The flow chart gives some good advice for which algorithms to use for your problem. See their flow chart

sklearn flowchart

There are a ton of algoritms over 100! This is where sklearn really shines. All algorithms have the exact same api (this is the pseudocode).

from sklearn import MyImportantModel

model = MyImportantModel()
model.fit(X, y)

Once you have fit your model you can using is to predict future data.

y_predict = model.predict(X_predict)

We will be using a linear model to fit our data.

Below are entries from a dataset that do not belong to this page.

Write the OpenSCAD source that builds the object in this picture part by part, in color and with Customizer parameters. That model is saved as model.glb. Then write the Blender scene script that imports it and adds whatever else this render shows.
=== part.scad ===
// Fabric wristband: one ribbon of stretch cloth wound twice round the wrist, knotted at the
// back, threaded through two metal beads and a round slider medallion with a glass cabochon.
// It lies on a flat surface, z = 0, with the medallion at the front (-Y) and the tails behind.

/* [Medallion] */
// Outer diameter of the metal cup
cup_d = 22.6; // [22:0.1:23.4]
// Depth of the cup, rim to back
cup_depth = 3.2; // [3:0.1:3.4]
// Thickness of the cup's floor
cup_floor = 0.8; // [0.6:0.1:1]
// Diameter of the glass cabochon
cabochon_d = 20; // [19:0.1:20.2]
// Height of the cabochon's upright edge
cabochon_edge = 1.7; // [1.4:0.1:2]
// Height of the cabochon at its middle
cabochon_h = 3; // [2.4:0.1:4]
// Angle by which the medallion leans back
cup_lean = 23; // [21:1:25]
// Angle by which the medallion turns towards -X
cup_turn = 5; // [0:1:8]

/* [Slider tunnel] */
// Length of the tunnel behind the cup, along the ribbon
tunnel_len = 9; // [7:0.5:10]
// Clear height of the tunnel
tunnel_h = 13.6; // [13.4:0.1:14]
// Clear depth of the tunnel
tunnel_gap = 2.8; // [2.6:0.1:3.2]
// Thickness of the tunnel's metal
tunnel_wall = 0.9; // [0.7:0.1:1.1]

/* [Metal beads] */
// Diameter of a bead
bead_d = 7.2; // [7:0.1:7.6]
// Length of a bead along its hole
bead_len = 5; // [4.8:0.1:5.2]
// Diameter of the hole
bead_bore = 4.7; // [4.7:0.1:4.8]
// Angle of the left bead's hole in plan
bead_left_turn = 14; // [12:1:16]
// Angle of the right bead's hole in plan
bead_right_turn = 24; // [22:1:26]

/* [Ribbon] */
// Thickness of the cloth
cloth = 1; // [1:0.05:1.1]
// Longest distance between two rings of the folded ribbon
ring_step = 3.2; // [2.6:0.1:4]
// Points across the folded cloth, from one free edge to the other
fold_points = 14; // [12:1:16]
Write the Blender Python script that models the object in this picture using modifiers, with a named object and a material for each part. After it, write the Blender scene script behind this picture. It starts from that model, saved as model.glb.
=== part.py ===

Always start with the simplest model! That way you know what sort of improvement a complex one can get you.

sklearn.LinearRegression

In [9]:

# Lets use a simple linear model
from sklearn.linear_model import LinearRegression

model = LinearRegression()

In [10]:

from sklearn.model_selection import cross_val_predict

predicted =  cross_val_predict(model, X, y, cv=10)

fig, ax = plt.subplots()
ax.scatter(y, predicted, edgecolors=(0, 0, 0))
ax.plot([y.min(), y.max()], [y.min(), y.max()], 'k--', lw=4)
ax.set_xlabel('Measured')
ax.set_ylabel('Predicted')
plt.show()

In [13]:

# lest do the cross validation by hand
import sklearn

In [14]:

X_train, X_test, y_train, y_test = sklearn.model_selection.train_test_split(X, y, test_size=0.1)

In [15]:

model = LinearRegression()
model.fit(X_train, y_train)

Out[15]:

LinearRegression(copy_X=True, fit_intercept=True, n_jobs=1, normalize=False)

In [16]:

y_predict = model.predict(X_test)

# calculate mean square error
sklearn.metrics.mean_squared_error(y_test, y_predict)

Out[16]:

1.5827284267819932

In [ ]: